Nas ruas de Buenos Aires, o ânimo que tanto preocupa o governo está em baixa. Na famosa Rua Florida, no centro da capital, o ambulante Francisco Gutiérrez reduziu o preço dos bonés com o logo da seleção, mas, mesmo assim, as vendas seguiram em queda após a derrota na estreia.

— Estou disposto a baixar ainda mais — desabafa o vendedor.

Num país onde tudo aumenta de preço, sua estratégia de vendas está na contramão de grande maioria dos comerciantes.

Os bares portenhos se preparam para receber os torcedores que mantêm esperanças numa volta por cima da seleção. Imagens de Messi se misturam às de Maradona, cuja morte completou dois anos ontem. Quem conhece bem a relação entre argentinos e futebol desconfia de que o resultado de hoje pode ter consequências além das esportivas, como temem peronistas.

— O mal-estar social pode piorar — diz Joaquim Pereyra, empresário do futebol, que vê uma diferença essencial entre brasileiros e argentinos.

— Para nós, o futebol é uma religião, temos um clube em cada bairro de Buenos Aires. Para os brasileiros, é um espetáculo — diz ele.

Joaquim conhece bem o Brasil, seu destino frequente, entre outros motivos, para acompanhar a carreira de Fausto Vera, do Corinthians. Na última sexta-feira, ambos se reuniram com o embaixador argentino no Brasil, Daniel Scioli, em Buenos Aires, e o assunto Copa do Mundo obviamente não podia faltar. Todos analisaram o jogo contra a Arábia Saudita com frieza e concluíram que esta Copa está sendo bem diferente do que muitos argentinos imaginavam. O favoritismo inicial perdeu força e restou a confiança de que a seleção conseguirá superar o primeiro tropeço, mas sem arrogância e com a clara consciência de que nada será tão fácil como dava a entender.

Receio do pior


O treinador da Argentina, Lionel Scaloni, conversa com Messi no treino de véspera da partida contra o México — Foto: Juan Mabromata / AFP

De acordo com pesquisa divulgada pelo jornal Perfil, 71% dos argentinos acreditam que o resultado da seleção na Copa não afetará o governo de Fernández e Cristina Kirchner em 2023, quando o país terá eleições presidenciais. Só 12% dos entrevistados creem que o desempenho no Catar influa no pleito.

A História confirma a tendência apontada pela maioria. Em 1987, um ano depois de o país conquistar a Copa no México com Diego Maradona brilhando, o governo do presidente Raúl Alfonsín (1983-1989) sofreu um revés nas eleições legislativas de meio do ano. A lembrança circula entre peronistas que temem o pior em termos de futebol.

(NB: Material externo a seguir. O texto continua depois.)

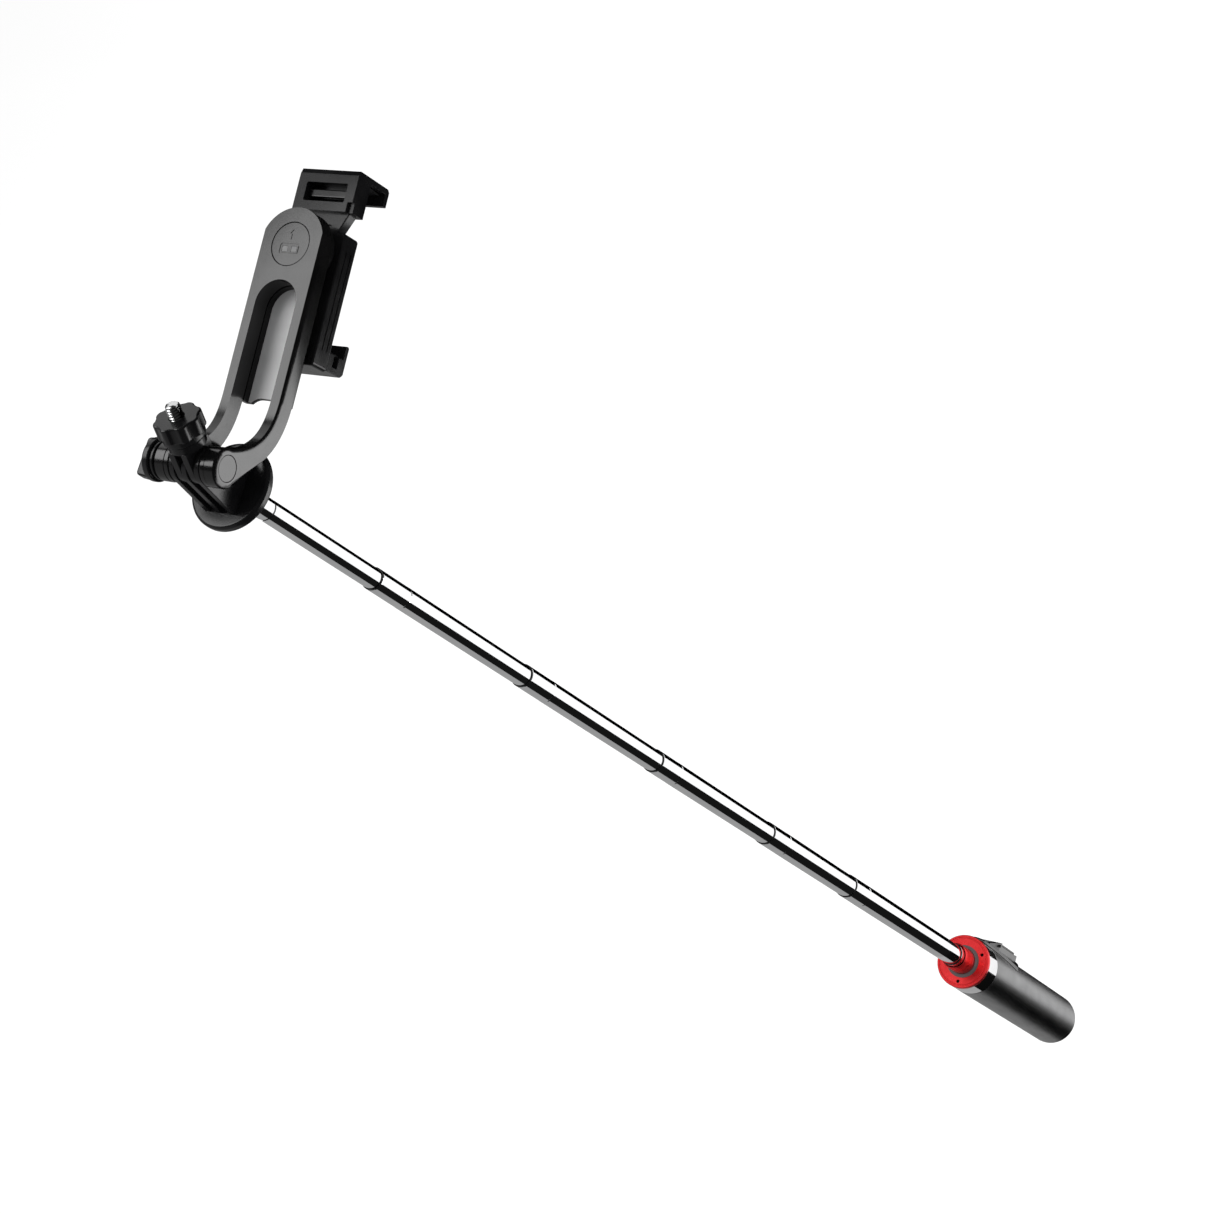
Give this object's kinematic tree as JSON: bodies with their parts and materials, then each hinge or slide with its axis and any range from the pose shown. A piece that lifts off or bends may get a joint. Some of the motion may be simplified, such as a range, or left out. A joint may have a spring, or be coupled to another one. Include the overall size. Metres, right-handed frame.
{
  "type": "selfie stick",
  "caption": "Telescopic selfie stick with a finned tilt head, camera stud, fork arm, sprung phone clamp and a shutter remote on the grip.",
  "frame": {"origin": "on the grip's axis, midway along its matte shell, where a hand holds it", "axes": "+Z along the telescopic tubes towards the head, +Y from the axle towards the phone clamp, X along the tilt axle with the thumb knob at -X"},
  "size_m": [0.0455, 0.1611, 1.176],
  "materials": {
    "matte_grip": "satin black anodised",
    "gloss_ring": "polished black chrome",
    "red_collar": "red anodised, satin",
    "tube_chrome": "mirror polished",
    "black_plastic": "smooth black moulding",
    "arm_plastic": "fine satin charcoal moulding",
    "pad_rubber": "matt black rubber",
    "screw_steel": "plain machined steel",
    "screw_black": "blackened steel",
    "tray_plastic": "smooth charcoal moulding, light floor",
    "neck_rubber": "grey brown ring",
    "board": "green coated circuit board"
  },
  "bodies": {
    "grip": {"grip_shell": "matte_grip", "grip_end_cap": "matte_grip", "grip_sleeve": "gloss_ring", "tube_foot": "black_plastic", "red_collar": "red_collar", "neck_ring": "neck_rubber", "collar_screw_1": "screw_black", "collar_screw_2": "screw_black", "collar_screw_3": "screw_black", "tube_7": "tube_chrome", "remote_cradle": "matte_grip"},
    "stage_6": {"tube_6": "tube_chrome", "tube_6_bush": "black_plastic"},
    "stage_5": {"tube_5": "tube_chrome", "tube_5_bush": "black_plastic"},
    "stage_4": {"tube_4": "tube_chrome", "tube_4_bush": "black_plastic"},
    "stage_3": {"tube_3": "tube_chrome", "tube_3_bush": "black_plastic"},
    "stage_2": {"tube_2": "tube_chrome", "tube_2_bush": "black_plastic"},
    "stage_1": {"tube_1": "tube_chrome", "tube_1_bush": "black_plastic", "head_plug": "black_plastic"},
    "head": {"head_disc": "black_plastic"},
    "adapter": {"camera_adapter": "black_plastic", "tripod_stud": "screw_steel"},
    "camera_nut": {"lock_nut": "black_plastic"},
    "arm": {"fork_arm": "arm_plastic", "arm_tray": "tray_plastic", "arm_badge": "arm_plastic", "swivel_nut": "screw_steel", "pivot_nut": "screw_steel", "prong_cap": "arm_plastic", "knob_washer": "black_plastic"},
    "knob": {"thumb_knob": "black_plastic", "pivot_bolt": "screw_steel"},
    "clamp": {"clamp_body": "black_plastic", "clamp_cover": "black_plastic", "back_pad": "pad_rubber", "swivel_disc": "black_plastic", "swivel_screw": "screw_steel", "swivel_washer": "screw_steel", "lower_jaw": "black_plastic", "lower_jaw_pad": "pad_rubber", "jaw_spring_1": "screw_steel", "jaw_spring_2": "screw_steel"},
    "sliding_jaw": {"upper_jaw": "black_plastic", "jaw_cross_bar": "arm_plastic", "upper_jaw_pad": "pad_rubber"},
    "remote": {"remote_bottom": "arm_plastic", "remote_top": "arm_plastic", "remote_board": "board", "coin_cell": "screw_steel"},
    "button": {"remote_button": "pad_rubber"}
  },
  "joints": [
    {"name": "tube_6_slide", "type": "slide", "parent": "grip", "child": "stage_6", "axis": [0, 0, 1], "range_m": [-0.196, 0]},
    {"name": "tube_5_slide", "type": "slide", "parent": "stage_6", "child": "stage_5", "axis": [0, 0, 1], "range_m": [-0.126, 0.065]},
    {"name": "tube_4_slide", "type": "slide", "parent": "stage_5", "child": "stage_4", "axis": [0, 0, 1], "range_m": [-0.147, 0.042]},
    {"name": "tube_3_slide", "type": "slide", "parent": "stage_4", "child": "stage_3", "axis": [0, 0, 1], "range_m": [-0.143, 0.042]},
    {"name": "tube_2_slide", "type": "slide", "parent": "stage_3", "child": "stage_2", "axis": [0, 0, 1], "range_m": [-0.133, 0.046]},
    {"name": "tube_1_slide", "type": "slide", "parent": "stage_2", "child": "stage_1", "axis": [0, 0, 1], "range_m": [-0.08, 0.074]},
    {"name": "head_pan", "type": "hinge", "parent": "stage_1", "child": "head", "pos_m": [0, 0, 1], "axis": [0, 0, 1], "continuous": true},
    {"name": "arm_tilt", "type": "hinge", "parent": "head", "child": "arm", "pos_m": [0, 0, 1.0519], "axis": [1, 0, 0], "range_deg": [0, 180]},
    {"name": "adapter_tilt", "type": "hinge", "parent": "head", "child": "adapter", "pos_m": [0, 0, 1.0519], "axis": [1, 0, 0], "range_deg": [-55, 115]},
    {"name": "knob_turn", "type": "hinge", "parent": "arm", "child": "knob", "pos_m": [0, 0, 1.0519], "axis": [1, 0, 0], "continuous": true},
    {"name": "camera_nut_turn", "type": "hinge", "parent": "adapter", "child": "camera_nut", "pos_m": [0, 0.00927, 1.06733], "axis": [0, 0.515, 0.8572], "continuous": true},
    {"name": "clamp_swivel", "type": "hinge", "parent": "arm", "child": "clamp", "pos_m": [0, 0.10272, 1.02794], "axis": [0, -0.1089, 0.9941], "continuous": true},
    {"name": "jaw_slide", "type": "slide", "parent": "clamp", "child": "sliding_jaw", "axis": [0, 0.9941, 0.1089], "range_m": [-0.008, 0.016]},
    {"name": "remote_slide", "type": "slide", "parent": "grip", "child": "remote", "axis": [0, 0, 1], "range_m": [-0.045, 0]},
    {"name": "remote_button_press", "type": "slide", "parent": "remote", "child": "button", "axis": [0, -1, 0], "range_m": [0, 0.0004], "stiffness_N_per_m": 1500}
  ]
}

Nas últimas semanas, o governo de Alberto Fernández aprovou um aumento de 20% do salário mínimo, 15,62% para aposentadorias mínimas e 40% para programas de alimentação. A sucessão de medidas confirma o medo de um fim de ano conturbado, como já aconteceu muitas vezes nas últimas décadas.

Dezembro costuma ser um mês difícil na Argentina (nesse mês em 2001 o país teve cinco presidentes em uma semana), e a Casa Rosada sabe que este ano não teria por que ser diferente. Ficar fora da Copa não está nos planos de um governo enfraquecido e que não tem apresentado soluções para os principais problemas do país.

Um dos memes que circularam esta semana em grupos de WhatsApp reflete este delicado panorama: “Se vocês estão mal por causa de um jogo… imagem o governo, cujo único plano é que a Argentina ganhe a Copa”.